Music streaming has altered family life in subtle but meaningful ways. Unlike earlier eras shaped by radio schedules or physical albums, streaming platforms give constant access to personalized sound. This shift has changed how families discover music, share preferences, and experience listening together. Background music now follows daily routines rather than special moments. Children and adults encounter vastly different musical worlds under the same roof. These changes are quiet, gradual, and rarely discussed, yet they are reshaping how music fits into modern family culture.
Families No Longer Listen to the Same Music by Default

Streaming platforms have made it easy for each family member to live inside a personalized music bubble.

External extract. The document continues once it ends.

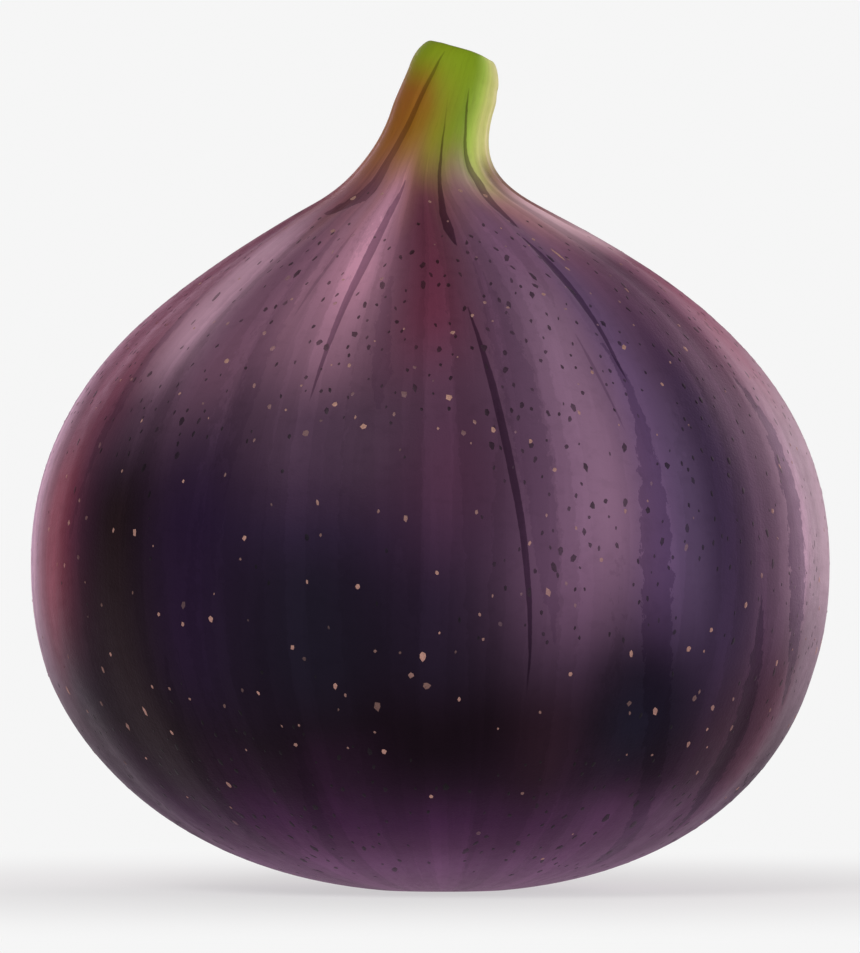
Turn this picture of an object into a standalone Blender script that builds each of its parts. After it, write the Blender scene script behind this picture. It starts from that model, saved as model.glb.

Parents and children no longer rely on the same radio stations or shared albums. Headphones and individual accounts allow constant separation of taste. This reduces friction but also reduces shared discovery. Music becomes private rather than communal. Families are noticing fewer moments where everyone recognizes the same song. The shared soundtrack that once defined households is slowly fragmenting.
Background Music Has Replaced Intentional Listening

Streaming encourages music to exist constantly in the background. Playlists follow cooking, studying, cleaning, and relaxing without demanding attention. While this adds comfort, it changes how families engage with music emotionally. Songs are consumed passively rather than intentionally. Fewer moments are set aside to sit and listen together. Music becomes atmosphere instead of focus. This shift alters how families remember music, attaching it to routines rather than moments.
Children Discover Music Without Adult Mediation

Streaming platforms allow children to explore music independently at younger ages. Algorithms introduce songs without parental filtering or explanation. This accelerates exposure but removes context. Parents may not know what their children are listening to or why they like it. Discovery happens privately rather than through family sharing. This changes how musical taste is formed and discussed. Music becomes less of a teaching moment and more of a personal identity marker.
Playlists Have Replaced Old Albums

Albums once structured listening experiences, giving families a shared beginning and end. Streaming favors playlists that shuffle songs endlessly. Families recognize moods rather than artists or albums. This changes how music is remembered and discussed. Children may know individual songs without knowing where they came from. The concept of listening together from start to finish is fading. Music becomes modular rather than narrative within the family setting.
Car Rides No Longer Guarantee Shared Listening

Car rides were once one of the last shared listening spaces for families. Streaming has changed that dynamic. Individual devices and Bluetooth switching allow different preferences to take turns rather than blend. Families move between personal playlists instead of settling on a common station. While this reduces conflict, it also limits shared musical memory. The car becomes a rotating jukebox rather than a collective experience. Over time, families lose a subtle but meaningful space where music once created connection through repetition and familiarity.
Algorithms Shape Nostalgia Across Generations

Streaming algorithms surface familiar songs based on listening history, quietly shaping nostalgia. Parents hear music from their youth reintroduced through playlists, while children form nostalgia earlier through repeated exposure. This creates parallel emotional timelines rather than shared ones. Families feel comforted by familiar sounds but rarely discuss them together. Nostalgia becomes individualized rather than collective. The emotional role music once played in bridging generations now operates quietly and separately within the same household.
Encourages Individual Branding of Music Taste

Music once helped define a family’s shared identity through favorite artists, concerts, or albums. Streaming encourages individual branding of taste instead. Family members are less likely to associate music with the household as a whole. Instead, playlists reflect personal mood and identity. While this supports self expression, it weakens shared cultural reference points. Music still matters deeply, but its role in shaping family identity is becoming more fragmented and individualized.
Music streaming has not removed music from family life. It has redistributed it. Listening has become constant, personalized, and less communal. Families gain convenience and choice, but lose some shared moments without noticing. These changes unfold quietly, shaping memory, identity, and connection over time. Understanding this shift allows families to be more intentional if they want music to remain a shared experience rather than just a background presence.